■ What is required ■
Repeat the whole listing exactly.
─── Given information ───
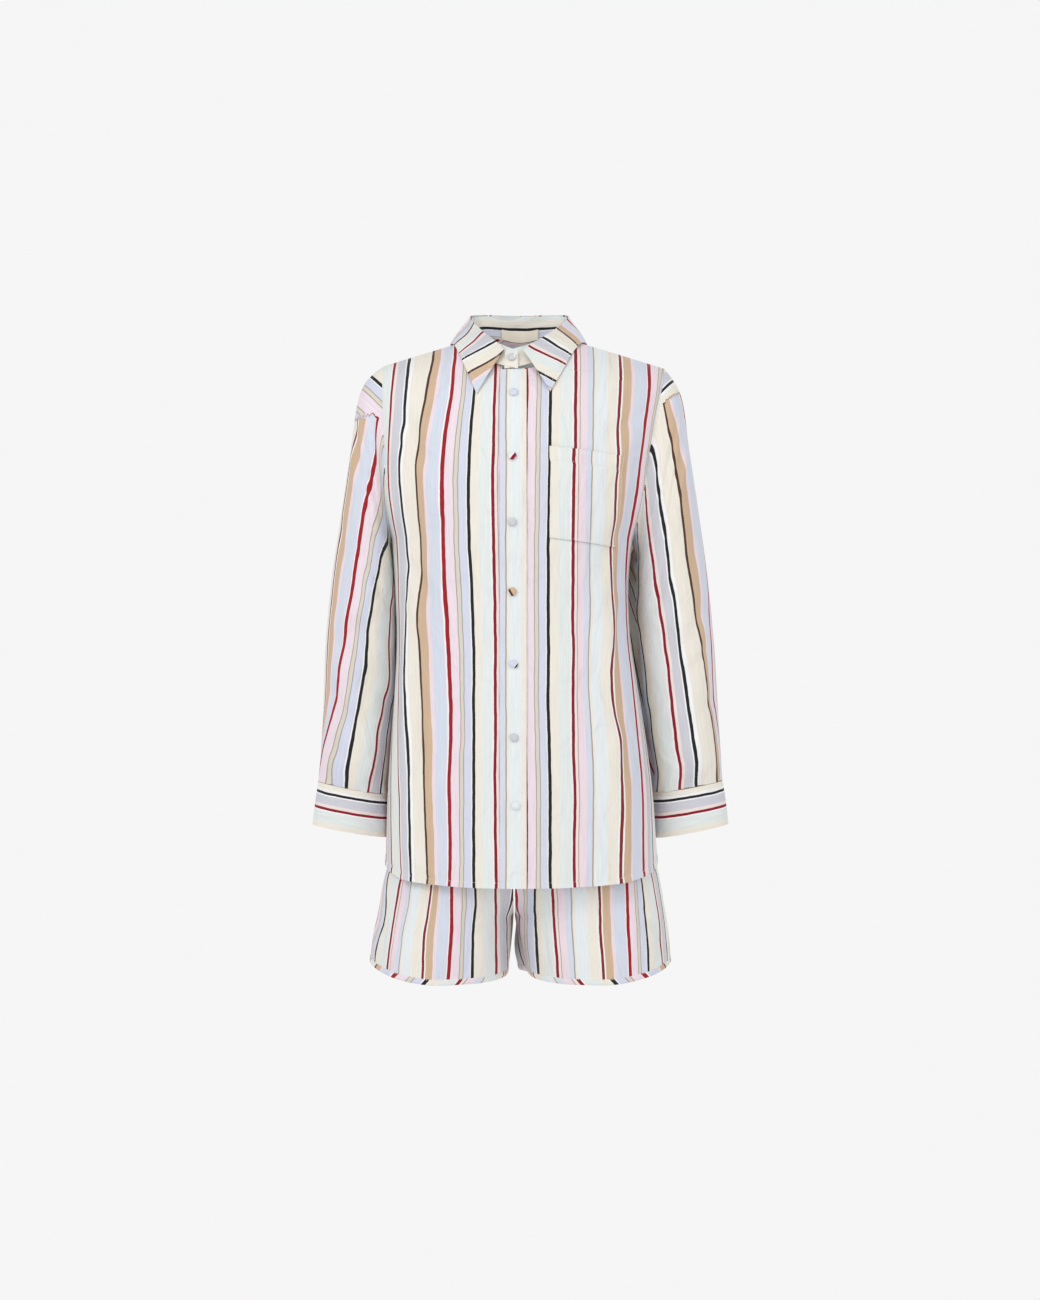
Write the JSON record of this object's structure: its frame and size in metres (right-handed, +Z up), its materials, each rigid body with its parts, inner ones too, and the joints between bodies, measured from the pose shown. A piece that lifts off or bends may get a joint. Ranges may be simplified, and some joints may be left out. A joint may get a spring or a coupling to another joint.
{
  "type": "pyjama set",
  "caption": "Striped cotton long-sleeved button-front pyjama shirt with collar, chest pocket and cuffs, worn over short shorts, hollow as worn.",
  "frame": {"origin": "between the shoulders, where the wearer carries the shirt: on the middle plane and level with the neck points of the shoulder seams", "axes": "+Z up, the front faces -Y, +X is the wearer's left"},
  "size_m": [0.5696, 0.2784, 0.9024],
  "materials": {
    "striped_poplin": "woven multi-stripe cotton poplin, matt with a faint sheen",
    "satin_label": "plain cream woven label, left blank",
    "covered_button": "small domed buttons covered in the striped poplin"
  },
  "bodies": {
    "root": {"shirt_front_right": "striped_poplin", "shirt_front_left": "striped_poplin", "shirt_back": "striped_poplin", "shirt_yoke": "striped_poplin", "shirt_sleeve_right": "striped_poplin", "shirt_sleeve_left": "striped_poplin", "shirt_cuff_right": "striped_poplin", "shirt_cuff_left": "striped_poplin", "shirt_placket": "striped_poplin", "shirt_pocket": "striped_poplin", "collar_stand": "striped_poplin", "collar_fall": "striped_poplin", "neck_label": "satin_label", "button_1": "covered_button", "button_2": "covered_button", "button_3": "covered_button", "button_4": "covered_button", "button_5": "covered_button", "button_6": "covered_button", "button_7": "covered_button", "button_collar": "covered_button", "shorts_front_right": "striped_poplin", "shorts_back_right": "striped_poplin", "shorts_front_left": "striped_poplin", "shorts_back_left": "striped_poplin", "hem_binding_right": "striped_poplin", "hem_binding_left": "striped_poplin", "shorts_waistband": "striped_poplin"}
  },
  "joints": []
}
───
■ Result for this task ■
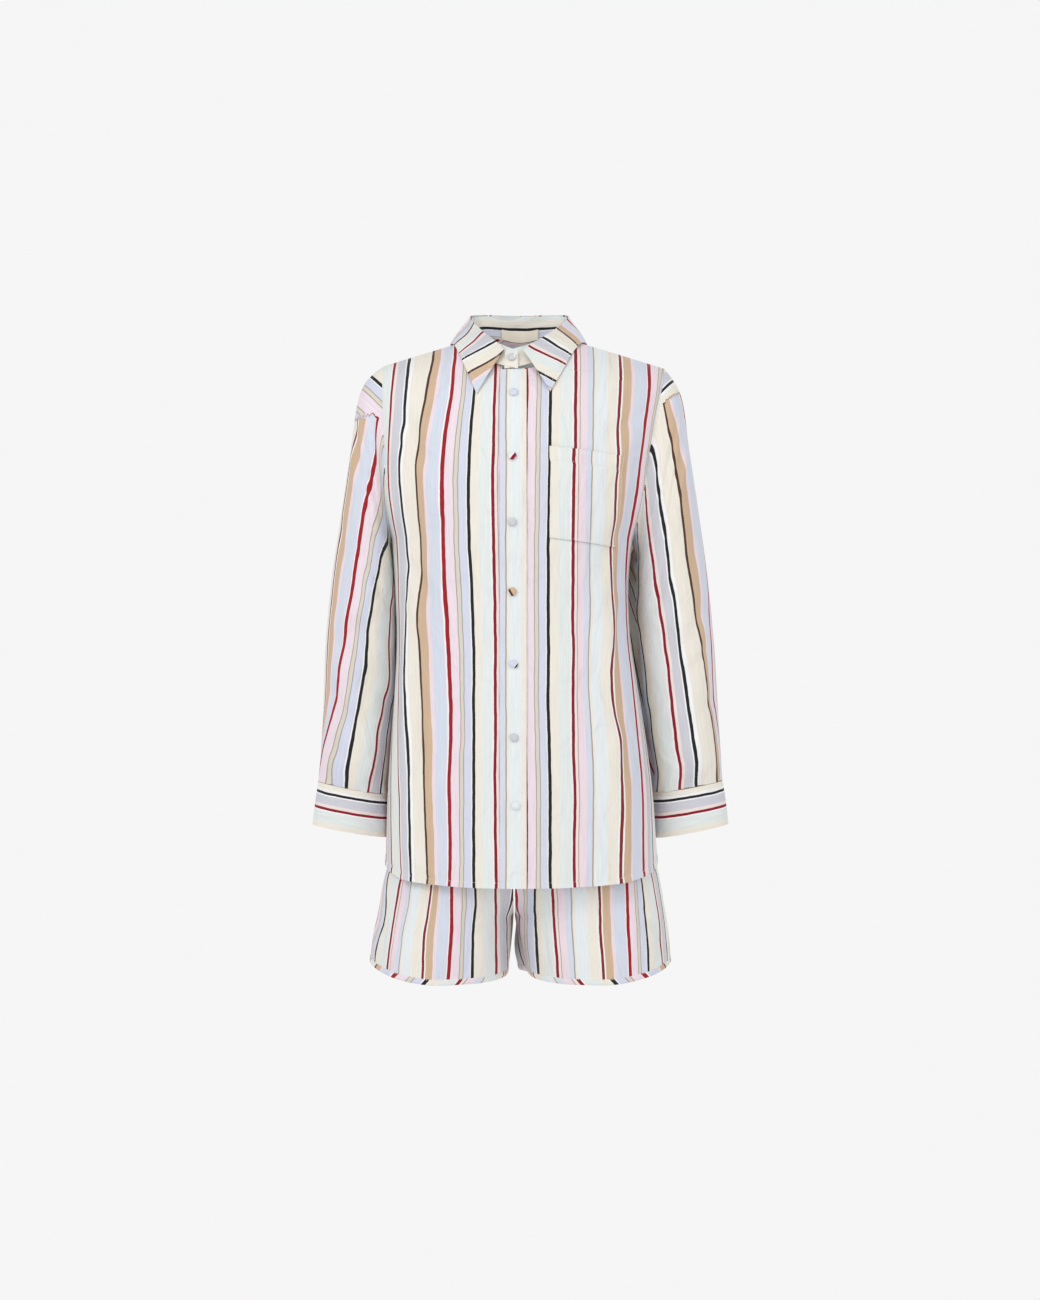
Write the JSON record of this object's structure: its frame and size in metres (right-handed, +Z up), its materials, each rigid body with its parts, inner ones too, and the joints between bodies, measured from the pose shown. A piece that lifts off or bends may get a joint. Ranges may be simplified, and some joints may be left out. A joint may get a spring or a coupling to another joint.
{
  "type": "pyjama set",
  "caption": "Striped cotton long-sleeved button-front pyjama shirt with collar, chest pocket and cuffs, worn over short shorts, hollow as worn.",
  "frame": {"origin": "between the shoulders, where the wearer carries the shirt: on the middle plane and level with the neck points of the shoulder seams", "axes": "+Z up, the front faces -Y, +X is the wearer's left"},
  "size_m": [0.5696, 0.2784, 0.9024],
  "materials": {
    "striped_poplin": "woven multi-stripe cotton poplin, matt with a faint sheen",
    "satin_label": "plain cream woven label, left blank",
    "covered_button": "small domed buttons covered in the striped poplin"
  },
  "bodies": {
    "root": {"shirt_front_right": "striped_poplin", "shirt_front_left": "striped_poplin", "shirt_back": "striped_poplin", "shirt_yoke": "striped_poplin", "shirt_sleeve_right": "striped_poplin", "shirt_sleeve_left": "striped_poplin", "shirt_cuff_right": "striped_poplin", "shirt_cuff_left": "striped_poplin", "shirt_placket": "striped_poplin", "shirt_pocket": "striped_poplin", "collar_stand": "striped_poplin", "collar_fall": "striped_poplin", "neck_label": "satin_label", "button_1": "covered_button", "button_2": "covered_button", "button_3": "covered_button", "button_4": "covered_button", "button_5": "covered_button", "button_6": "covered_button", "button_7": "covered_button", "button_collar": "covered_button", "shorts_front_right": "striped_poplin", "shorts_back_right": "striped_poplin", "shorts_front_left": "striped_poplin", "shorts_back_left": "striped_poplin", "hem_binding_right": "striped_poplin", "hem_binding_left": "striped_poplin", "shorts_waistband": "striped_poplin"}
  },
  "joints": []
}